WHAT NEEDS TO BE DONE:
Pull out every line containing the string "return".

Extracted data entries:
--- BEGIN ---

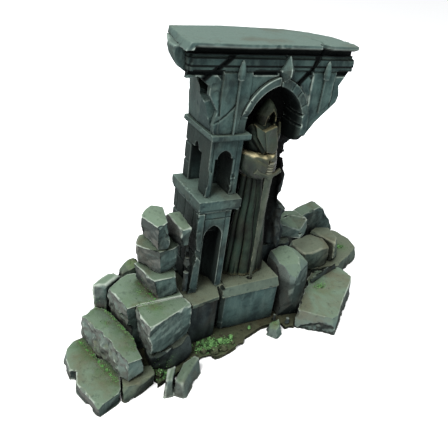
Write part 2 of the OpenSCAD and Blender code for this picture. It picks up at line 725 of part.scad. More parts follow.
module paving_slab_front() color(STONE) stone(
    lift([[42.2, -9], [54.4, -17.2], [77.4, 1.6], [79.8, 5.2], [79.4, 14], [65.2, 14], [51, -2.2]], 0),
    lift([[45, -6.2], [54.8, -15.4], [77.4, 3], [80.5, 6], [79.2, 13.8], [65.4, 13.8], [51.4, -1.8]],
         paving_top)
);

module paving_slab_rear() color(STONE_WARM) stone(
    lift([[65.4, 15.2], [80.6, 14.6], [82.6, 15.4], [100, 23.6], [100.6, 32.4], [98, 41.4], [78, 44],
          [65.4, 40.4]], 0),
    lift([[65.6, 15.4], [80.2, 14.8], [81.6, 15.8], [98, 23.4], [99.8, 31.8], [97.4, 40.4], [78, 43.2],
          [65.6, 40]], paving_top)
);

module boulder_front_right() color(STONE) stone(
    lift([[38.4, -3.4], [43.6, -6], [49.8, -1.4], [57.4, 7.4], [54, 12.6], [38.4, 12.4]], ground_t),
    [[39.6, 1, 20.4], [43.8, -1.8, 20.5], [53, 4.2, 18.8], [51.4, 12, 21], [45.4, 12.9, 23.8],
     [39.2, 12.2, 21.8]],
    [48.2, 5.9, 23.8]
);

module boulder_middle_right() color(STONE_WARM) stone(
    lift([[61, 15.6], [68, 15.4], [75, 16.4], [75.4, 24], [72.2, 28.8], [61, 27]], paving_top),
    [[60, 15.6, 14.6], [63.6, 14.8, 15], [74.2, 17.8, 14.8], [75.4, 23.5, 14.6], [72.2, 28.8, 14.4],
     [60, 26, 14.2]],
    [67, 21, 15.2]
);

module boulder_rear_right() color(STONE) stone(
    lift([[77.8, 16.2], [84, 20.5], [86.4, 31], [78, 32.6], [74.4, 30.8]], paving_top),
    [[78.6, 18.5, 14.8], [82, 22, 15], [83.6, 30, 15], [77.5, 32.2, 15], [73.8, 30.4, 15]],
    [79.4, 26, 15.3]
);

module boulder_back_right() color(STONE_DARK) stone(
    lift([[65.8, 31], [74, 31.6], [83, 35.8], [83, 39.6], [65.8, 39.6]], paving_top),
    [[66, 32.6, 17.4], [73.6, 32.8, 17.4], [81, 36.2, 15], [81, 39.2, 15], [66.4, 39.2, 17.2]]
);

// A length of arch rib, fallen with its hollow side down
module fallen_arch_segment() color(STONE_DARK) panel(33.2, 40.4) polygon([
    [67.6, 17.6], [67.6, 20.4], [71, 22.6], [78.4, 25], [80.8, 24], [86.2, 17.6], [88.9, 12],
    [90, paving_top], [87, paving_top], [86.2, 12.4], [83.2, 15.8], [79.2, 17.4], [74.6, 17.8]
]);

module fallen_beam() color(STONE) stone(
    [[45.6, 18, base_course_top], [54.4, 14.4, base_course_top], [58.8, 17, base_course_top],
     [57, 24.6, base_course_top], [48, 25.6, base_course_top]],
    [[45, 19, 30.4], [54.2, 15, 27.4], [58.7, 17.4, 30.8], [57, 24, 31], [48, 25, 31.6]],
    [52, 20.6, 31.6]
);

chips = [[35.4, -3.6, 1.5, 3], [39.4, -6.6, 1.6, 2.6], [51.4, 27, 1.9, 4.4], [41, 26.6, 1.8, 2]];
module rubble_chips_right() color(STONE_DARK) {
    for (c = chips) chip(c.x, c.y, ground_t, c[2], c[3], 17 * c.x, 0.55);
    stone(
        lift([[58.8, 6.6], [60.4, 6.4], [77.6, 12.4], [76.6, 13.6]], paving_top),
        [[58, 7.4, 8.6], [59, 7.2, 8.6], [76.6, 13, 9], [75.8, 13.4, 9]]
    );
}

place() ground_base();
place() ground_pebbles();
place() moss_clumps();
place() step_slab_1();
place() step_footing_left();
place() step_block_2();
place() step_block_3_rear();
place() step_block_3_middle();
place() step_block_3_front();
place() step_footing_front();
place() fallen_blocks_front();
place() loose_stone_front();
place() boulder_mossy_left();
place() wall_stub_bottom();
place() wall_stub_middle();
place() wall_stub_top();
place() wall_stub_upright();
place() wall_stub_chinking();
place() plinth_wall();
place() plinth_ledge();
place() pedestal_block();
place() pedestal_cap();
place() rear_base_course();
place() tower_lower_stage();
place() tower_lower_cornice();
place() tower_upper_stage();
place() tower_upper_cornice();
place() wall_core_upper();
place() niche_back_wall();
place() spandrel_left();
place() spandrel_right();
place() arch_moulding_left();
place() arch_moulding_right();
place() frieze_left();
place() frieze_right();
place() top_slab();
place() keystone();
place() pendant_finials();
place() pendant_rods();
place() wall_end_wedge();
place() wall_end_body();
place() statue_robe();
place() statue_sleeves();
place() statue_torso();
place() statue_collar();
place() statue_hood();
place() statue_head();
place() statue_hands();
place() sword_blade();
place() sword_guard();
place() paving_slab_front();
place() paving_slab_rear();
place() boulder_front_right();
place() boulder_middle_right();
place() boulder_rear_right();
place() boulder_back_right();
place() fallen_arch_segment();
place() fallen_beam();
place() rubble_chips_right();
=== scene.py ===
import json
import math
from collections import namedtuple
import bpy
import bmesh
import numpy as np
from mathutils import Matrix, Vector
from mathutils.bvhtree import BVHTree

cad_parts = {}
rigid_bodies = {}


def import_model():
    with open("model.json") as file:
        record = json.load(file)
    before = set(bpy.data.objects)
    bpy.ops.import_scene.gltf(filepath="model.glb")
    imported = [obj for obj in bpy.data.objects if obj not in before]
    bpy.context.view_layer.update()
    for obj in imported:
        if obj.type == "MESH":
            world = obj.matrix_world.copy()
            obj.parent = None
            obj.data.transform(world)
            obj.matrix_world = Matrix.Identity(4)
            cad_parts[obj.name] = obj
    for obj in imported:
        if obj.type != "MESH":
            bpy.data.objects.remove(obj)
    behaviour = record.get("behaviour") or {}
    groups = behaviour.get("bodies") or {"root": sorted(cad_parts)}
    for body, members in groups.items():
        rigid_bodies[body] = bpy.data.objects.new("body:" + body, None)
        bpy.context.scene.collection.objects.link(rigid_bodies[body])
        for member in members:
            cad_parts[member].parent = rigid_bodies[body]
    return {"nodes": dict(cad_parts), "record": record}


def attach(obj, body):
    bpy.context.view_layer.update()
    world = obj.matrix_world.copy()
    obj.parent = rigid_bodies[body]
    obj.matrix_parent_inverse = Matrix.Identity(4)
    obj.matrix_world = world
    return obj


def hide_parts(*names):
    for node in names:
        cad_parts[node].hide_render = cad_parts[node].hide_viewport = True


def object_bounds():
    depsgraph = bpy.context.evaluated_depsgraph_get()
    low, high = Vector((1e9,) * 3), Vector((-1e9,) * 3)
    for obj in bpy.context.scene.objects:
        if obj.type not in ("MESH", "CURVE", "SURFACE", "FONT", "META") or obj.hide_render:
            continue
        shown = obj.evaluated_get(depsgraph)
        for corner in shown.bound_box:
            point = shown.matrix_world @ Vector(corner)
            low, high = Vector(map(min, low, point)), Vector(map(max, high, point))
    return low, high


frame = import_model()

CAD_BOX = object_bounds()
COARSER = 1.0
CENTRE = np.array([29.8, 9.7, 0.0])  # design coordinates in mm -> row frame
MM = 0.001
BODY = "root"
BOX_LO = np.array(CAD_BOX[0]) * 1000 + CENTRE + 0.02  # the CAD box in design mm, a hair inside
BOX_HI = np.array(CAD_BOX[1]) * 1000 + CENTRE - 0.02
SLOT = {s["node"]: s["material_slot"] for s in frame["record"]["subparts"]}
STAIR_NODES = {n for n in frame["nodes"] if n.startswith(("step", "wall_stub", "paving", "boulder", "fallen", "loose"))}

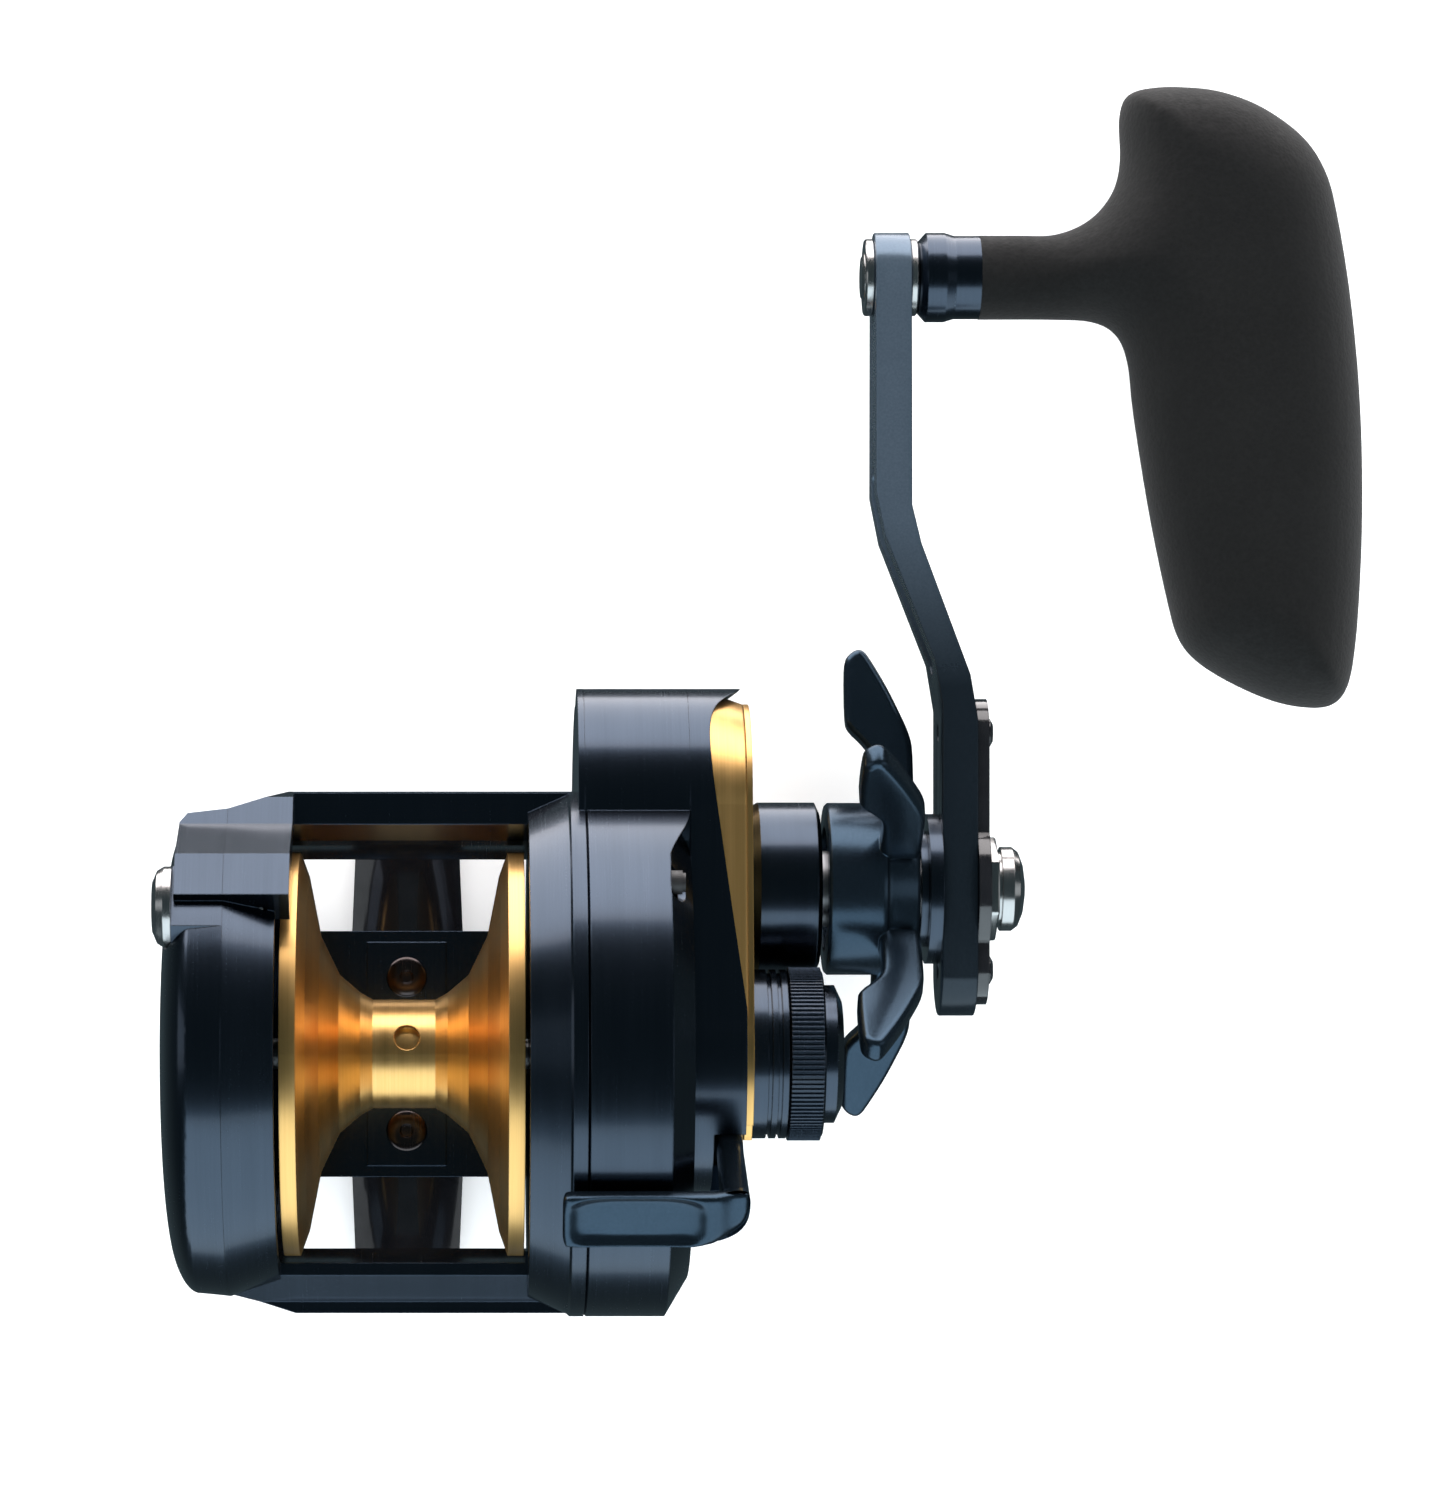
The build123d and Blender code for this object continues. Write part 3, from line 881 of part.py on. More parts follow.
with BuildPart() as nut_retainer:
    with BuildSketch(side(ARM_HUB_RIGHT, DRIVE_AXIS)) as strip:
        with Locations((4.85, 0)):
            SlotOverall(40.0, 11.0)
        Circle(9.0)
        RegularPolygon(HANDLE_NUT_R + 0.1, 6, mode=Mode.SUBTRACT)
        with Locations((20.4, 0), (-10.6, 0)):
            Circle(1.1, mode=Mode.SUBTRACT)
    extrude(strip.sketch, amount=PLATE_THICKNESS)
save(nut_retainer, "nut_retainer")

with BuildPart() as retainer_screws:
    for reach in (20.4, -10.6):
        place = (DRIVE_AXIS[0] + reach, DRIVE_AXIS[1])
        face = ARM_HUB_RIGHT + PLATE_THICKNESS
        turned([(ARM_HUB_LEFT + 0.5, 0), (ARM_HUB_LEFT + 0.5, 1.1 - FIT), (face, 1.1 - FIT), (face, 2.0),
                (face + 0.5, 1.9), (face + 0.9, 1.2), (face + 1.0, 0)], place)
        plate(face + 0.5, face + 2, [(-3, -0.25), (3, -0.25), (3, 0.25), (-3, 0.25)], place, Mode.SUBTRACT)
save(retainer_screws, "retainer_screws")

with BuildPart() as handle_cap:
    cap = NUT_RIGHT
    turned([(cap, 0), (cap, 4.9), (cap + 0.5, 4.9), (cap + 0.5, 5.5), (cap + 2.0, 5.5),
            (cap + 2.8, 4.9), (cap + 3.4, 3.4), (cap + 3.7, 1.6), (cap + 3.75, 0)], DRIVE_AXIS)
    tube(NUT_RIGHT - 5.5, NUT_RIGHT, 0, 1.5 - FIT, DRIVE_AXIS)
save(handle_cap, "handle_cap")

# ---------------------------------------------------------------- knob
GRIP_REACH = 50.4
GRIP_TOP = 25.0             # grip's upper and lower ends, from the knob's axis
GRIP_BOTTOM = 56.6
POST_END = GRIP_LEFT + 24.0
with BuildPart() as knob_post:
    tube(ARM_TIP_LEFT - 0.4, POST_END, 0, KNOB_POST_R - FIT, KNOB_AXIS)
save(knob_post, "knob_post")

with BuildPart() as knob_rivet:
    left = ARM_TIP_LEFT - 1.8
    turned([(left, 0), (left + 0.2, 2.6), (left + 0.6, 3.2), (ARM_TIP_LEFT - 1.2, 3.2),
            (ARM_TIP_LEFT - 1.2, KNOB_POST_R), (ARM_TIP_LEFT - 0.4, KNOB_POST_R), (ARM_TIP_LEFT - 0.4, 0)],
           KNOB_AXIS)
save(knob_rivet, "knob_rivet")

for name, left, right in (("knob_washer_inner", ARM_TIP_LEFT - 1.2, ARM_TIP_LEFT),
                          ("knob_washer_outer", ARM_TIP_RIGHT, SLEEVE_LEFT - 0.05)):
    with BuildPart() as washer:
        turned([(left, KNOB_POST_R), (left, 4.8), (left + 0.2, 5.0), (right - 0.2, 5.0), (right, 4.8),
                (right, KNOB_POST_R)], KNOB_AXIS)
    save(washer, name)

with BuildPart() as knob_sleeve:
    s = SLEEVE_LEFT
    turned([(s, 3.2), (s, 4.6), (s + 1.1, 5.8), (s + 3.5, 5.8), (s + 4.8, 5.4), (GRIP_LEFT, 5.4),
            (GRIP_LEFT, 4.4), (GRIP_LEFT + 8, 4.4), (GRIP_LEFT + 8, 3.2)], KNOB_AXIS)
save(knob_sleeve, "knob_sleeve")

with BuildPart() as knob_bushings:
    for left in (SLEEVE_LEFT + 0.4, GRIP_LEFT + 4.4):
        tube(left, left + 3.0, KNOB_POST_R + FIT, 3.2, KNOB_AXIS)
save(knob_bushings, "knob_bushings")

with BuildPart() as t_grip:
    g = GRIP_LEFT
    y0 = KNOB_AXIS[0]
    with BuildSketch(Plane.XY.offset(KNOB_AXIS[1] - GRIP_DEPTH / 2)):
        with BuildLine():
            corners = [(0, 5.5), (18.3, 5.5), (18.3, GRIP_TOP), (36.0, GRIP_TOP), (47.5, 12.0),
                       (GRIP_REACH, -22.0), (49.2, -GRIP_BOTTOM), (41.5, -GRIP_BOTTOM), (25.8, -47.5),
                       (19.6, -5.5), (0, -5.5)]
            rounding = [6.5, 5.5, 16.0, 22.0, 60.0, 4.0, 9.0, 6.0, 4.5]
            body = FilletPolyline(*[(g + x, y0 + y) for x, y in corners], radius=rounding)
            Line(body @ 1, body @ 0)
        make_face()
    extrude(amount=GRIP_DEPTH)
    # Rounded across its depth in both directions.
    with BuildSketch(Plane.XZ.offset(-(y0 + GRIP_TOP))):
        with Locations((g + GRIP_REACH / 2, KNOB_AXIS[1])):
            RectangleRounded(GRIP_REACH, GRIP_DEPTH, GRIP_EDGE)
    extrude(amount=GRIP_TOP + GRIP_BOTTOM, mode=Mode.INTERSECT)
    with BuildSketch(side(g - 1, KNOB_AXIS)):
        with Locations(((GRIP_TOP - GRIP_BOTTOM) / 2, 0)):
            RectangleRounded(GRIP_TOP + GRIP_BOTTOM, GRIP_DEPTH, GRIP_EDGE)
    extrude(amount=GRIP_REACH + 2, mode=Mode.INTERSECT)
    turned([(g - 1, 5.6), (g - 1, FAR), (g + 12.5, FAR), (g + 12.5, 9.0), (g + 8, 5.6)], KNOB_AXIS,
           Mode.SUBTRACT)
    tube(g - 1, g + 8, 0, 4.4, KNOB_AXIS, Mode.SUBTRACT)
    tube(g + 7, POST_END + 0.6, 0, 3.3, KNOB_AXIS, Mode.SUBTRACT)
save(t_grip, "t_grip")

# ---------------------------------------------------------------- cast control
with BuildPart() as cast_control_knob:
    turned([(BOSS_RIGHT + 0.1, BOSS_R - 2.1), (BOSS_RIGHT + 0.1, TENSION_R - 0.2),
            (BOSS_RIGHT + 0.3, TENSION_R), (TENSION_RIGHT - 0.3, TENSION_R),
            (TENSION_RIGHT, TENSION_R - 0.4), (TENSION_RIGHT, 8.9),
            (TENSION_RIGHT, 6.0), (TENSION_RIGHT - 1.2, 6.0), (TENSION_RIGHT - 1.2, BOSS_R - 2.1)])
save(cast_control_knob, "cast_control_knob")

with BuildPart() as cast_control_cap:
    turned([(TENSION_RIGHT - 1.0, 0), (TENSION_RIGHT - 1.0, 6.0 - FIT), (TENSION_RIGHT, 6.0 - FIT),
            (TENSION_RIGHT, 8.9), (CAP_RIGHT - 0.9, 8.9), (CAP_RIGHT, 7.0), (CAP_RIGHT, 0)])
save(cast_control_cap, "cast_control_cap")

with BuildPart() as cast_control_shim:
    tube(BOSS_RIGHT - 1.4, TENSION_RIGHT - 1.1, 0, 3.6)
save(cast_control_shim, "cast_control_shim")
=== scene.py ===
import json
from math import cos, pi, radians, sin, sqrt

import bmesh
import bpy
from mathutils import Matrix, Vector, geometry


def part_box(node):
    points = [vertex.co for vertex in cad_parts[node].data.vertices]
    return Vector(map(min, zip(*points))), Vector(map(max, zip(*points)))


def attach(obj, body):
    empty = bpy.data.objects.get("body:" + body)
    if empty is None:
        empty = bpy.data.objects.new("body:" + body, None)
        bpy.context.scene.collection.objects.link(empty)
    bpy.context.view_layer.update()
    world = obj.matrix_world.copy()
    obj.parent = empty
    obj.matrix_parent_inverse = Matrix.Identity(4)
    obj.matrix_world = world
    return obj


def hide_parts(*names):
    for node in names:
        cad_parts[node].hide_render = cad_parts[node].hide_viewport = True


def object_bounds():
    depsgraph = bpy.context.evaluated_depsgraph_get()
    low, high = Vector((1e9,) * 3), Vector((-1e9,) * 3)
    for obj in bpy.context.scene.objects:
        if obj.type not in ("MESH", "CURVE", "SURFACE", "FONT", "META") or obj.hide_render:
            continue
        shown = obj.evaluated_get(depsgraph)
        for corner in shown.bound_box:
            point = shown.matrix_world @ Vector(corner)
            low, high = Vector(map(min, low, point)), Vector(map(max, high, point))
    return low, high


MM = 0.001

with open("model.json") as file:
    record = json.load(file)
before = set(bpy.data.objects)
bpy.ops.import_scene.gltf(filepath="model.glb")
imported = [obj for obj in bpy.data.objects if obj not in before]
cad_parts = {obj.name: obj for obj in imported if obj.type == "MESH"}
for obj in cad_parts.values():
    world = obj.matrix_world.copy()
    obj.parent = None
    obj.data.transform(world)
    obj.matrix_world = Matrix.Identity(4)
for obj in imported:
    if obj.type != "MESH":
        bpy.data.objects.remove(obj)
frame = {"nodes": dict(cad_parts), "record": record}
cad_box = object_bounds()
nodes = frame["nodes"]
scene = bpy.context.scene


def middle(node):
    """Centre of a CAD node's box."""
    low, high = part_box(node)
    return (low + high) / 2


SPOOL = middle("spool_shaft")       # the spool's axis, in Y and Z
DRIVE = middle("handle_spacer")     # the drive shaft's axis
KNOB = middle("knob_rivet")         # the knob's axis


# ---------------------------------------------------------------- camera
CAMERA_X = 0.00783
CAMERA_HEIGHT = 0.6706              # above the spool's axis
CAMERA_LENS = 124.63
CAMERA_SHIFT = (0.1714, 0.2017)     # the handle reaches far to the right and front of the spool

camera_data = bpy.data.cameras.new("reel_camera")
camera = bpy.data.objects.new("reel_camera", camera_data)
scene.collection.objects.link(camera)
camera.location = (CAMERA_X, SPOOL.y, SPOOL.z + CAMERA_HEIGHT)
camera_data.lens = CAMERA_LENS
camera_data.shift_x, camera_data.shift_y = CAMERA_SHIFT
camera_data.clip_start = 0.01
camera_data.clip_end = 20
scene.camera = camera


# ---------------------------------------------------------------- light
def softbox(name, centre, aim, width, height, power, colour, glossy=True):
    """A rectangular area light that looks at a point."""
    data = bpy.data.lights.new(name, "AREA")
    data.shape = "RECTANGLE"
    data.size = width
    data.size_y = height
    data.energy = power
    data.color = colour
    light = bpy.data.objects.new(name, data)
    scene.collection.objects.link(light)
    light.location = centre
    light.rotation_euler = (Vector(aim) - Vector(centre)).to_track_quat("-Z", "Y").to_euler()
    light.visible_glossy = glossy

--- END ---

THE SOLUTION:
    return {"nodes": dict(cad_parts), "record": record}
    return obj
    return low, high
    return Vector(map(min, zip(*points))), Vector(map(max, zip(*points)))
    return obj
    return low, high
    return (low + high) / 2